The scans are part of a new exhibit, “They Passed Like a Cloud: Extinction and the Passenger
Pigeon,” that includes 3D models of passenger pigeons, fossils of other extinct species and
success stories where species in danger of extinction were saved.
The once-abundant pigeons used to nest in flocks of up to a billion birds around the Great Lakes
region. The last large flock was reported in Petoskey in 1878.
Chief Pokagon, last chief of the Michigan Potawatomi people, reportedly described this scene
in 1850: “I was startled by hearing a gurgling, rumbling sound, as though an army of horses
laden with sleigh bells was advancing through the deep forest. I beheld moving toward me in an
unbroken front millions of pigeons. They passed like a cloud through the branches of the high
trees, through the underbrush and over the ground.”
The birds went extinct 100 years ago after people began hunting the giant flocks.
The last known survivor named Martha died in August 1914 at the Cincinnati Zoo.

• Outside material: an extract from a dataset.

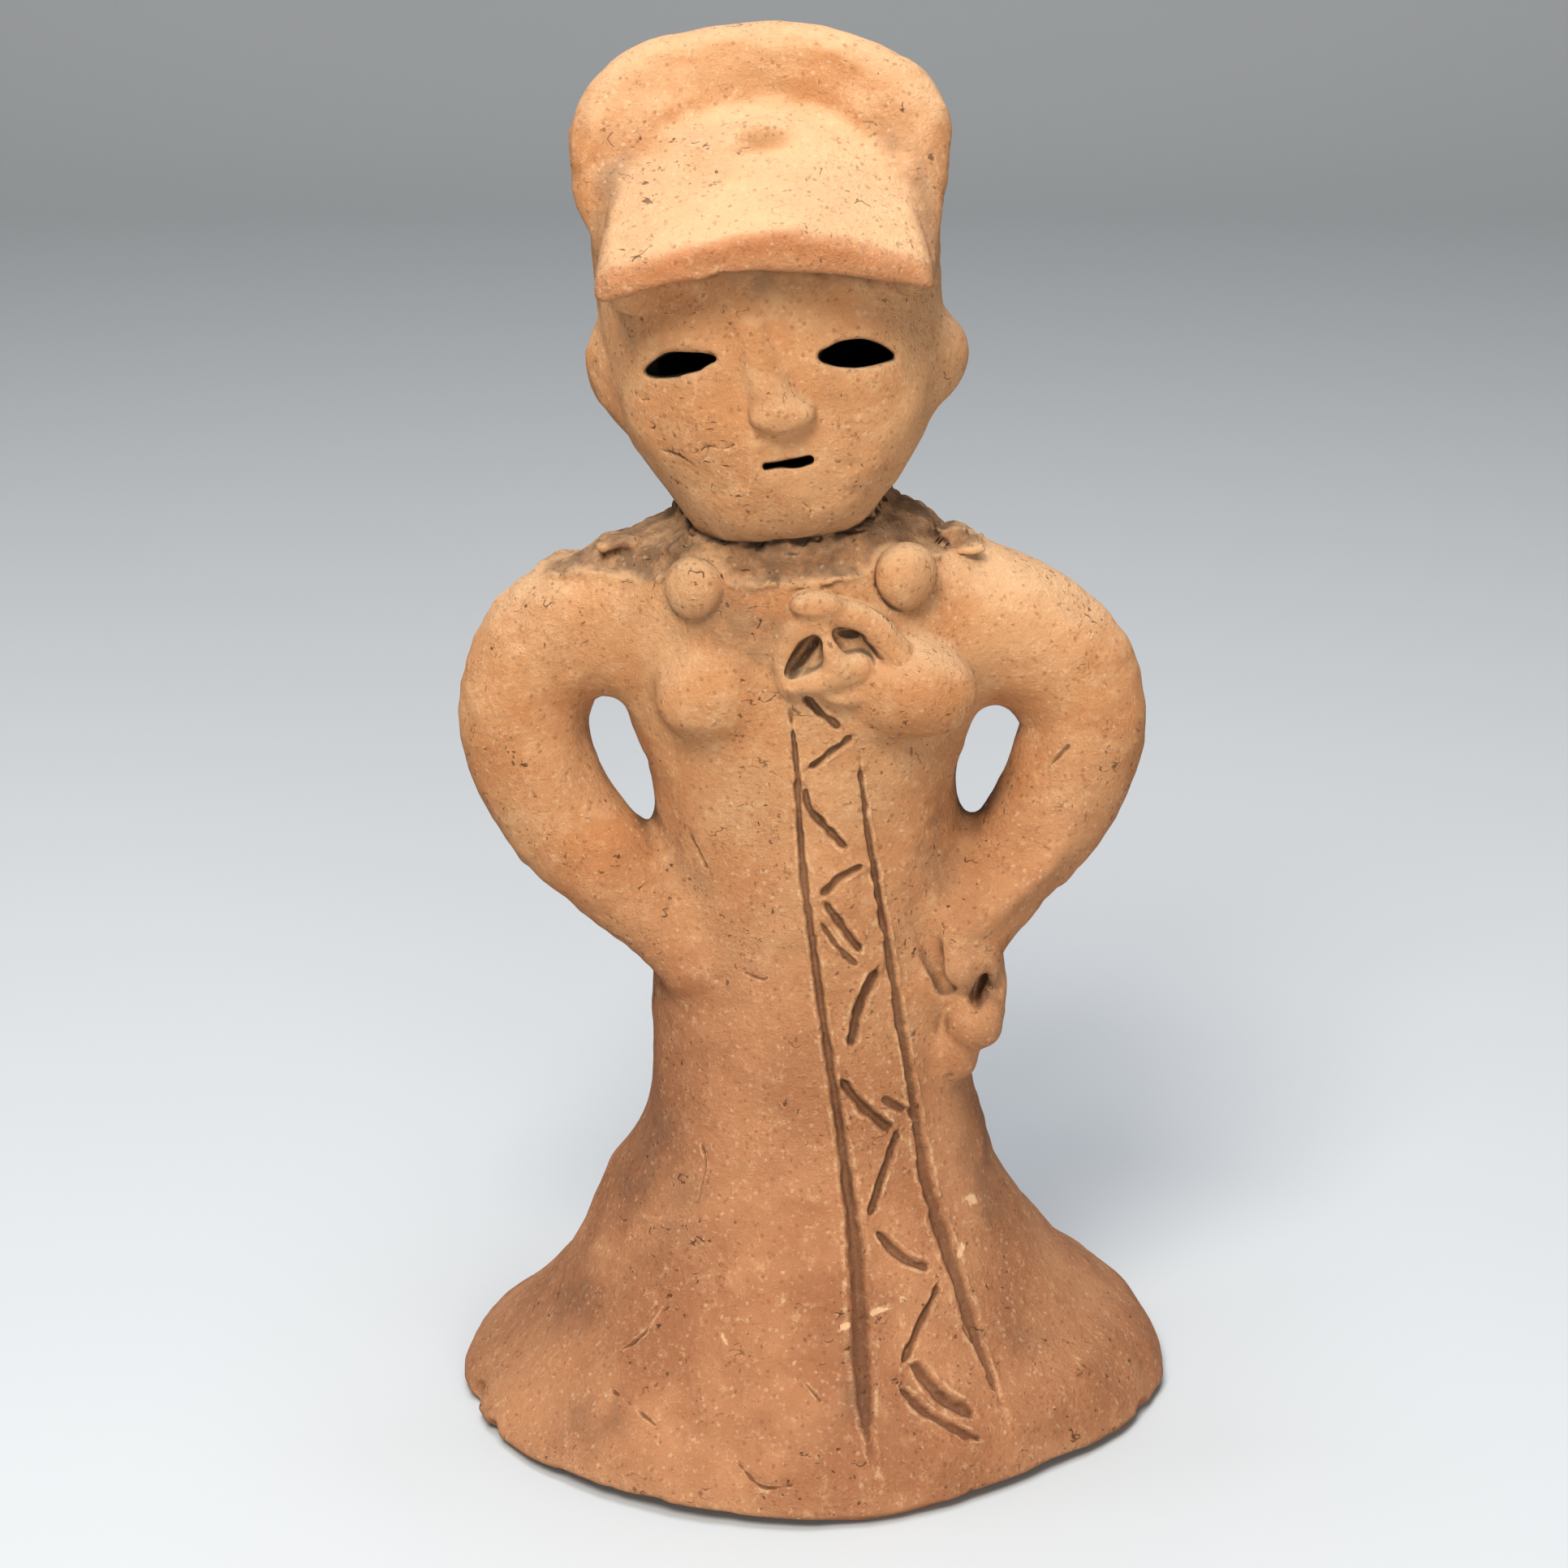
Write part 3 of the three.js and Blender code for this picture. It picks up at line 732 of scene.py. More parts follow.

Her mounted
body is at the Smithsonian Institution in Washington, D.C.
“I hope that people will recognize our impacts and think, ‘What can we do to have less sad
stories?’” Rasmussen said.
The MSU museum exhibit runs until Jan. 25.
“We lost an opportunity for restoration down the road that we can’t get back,” said Patrick
Rusz, director of wildlife programs at the Michigan Wildlife Conservancy in Bath, said of the
Rusz said that the problem of extinction as a whole relates in part to lack of information.
“Sometimes people think animals are simply dwindling when they are actually gone, and
sometimes people think they are gone when they aren’t,” he said.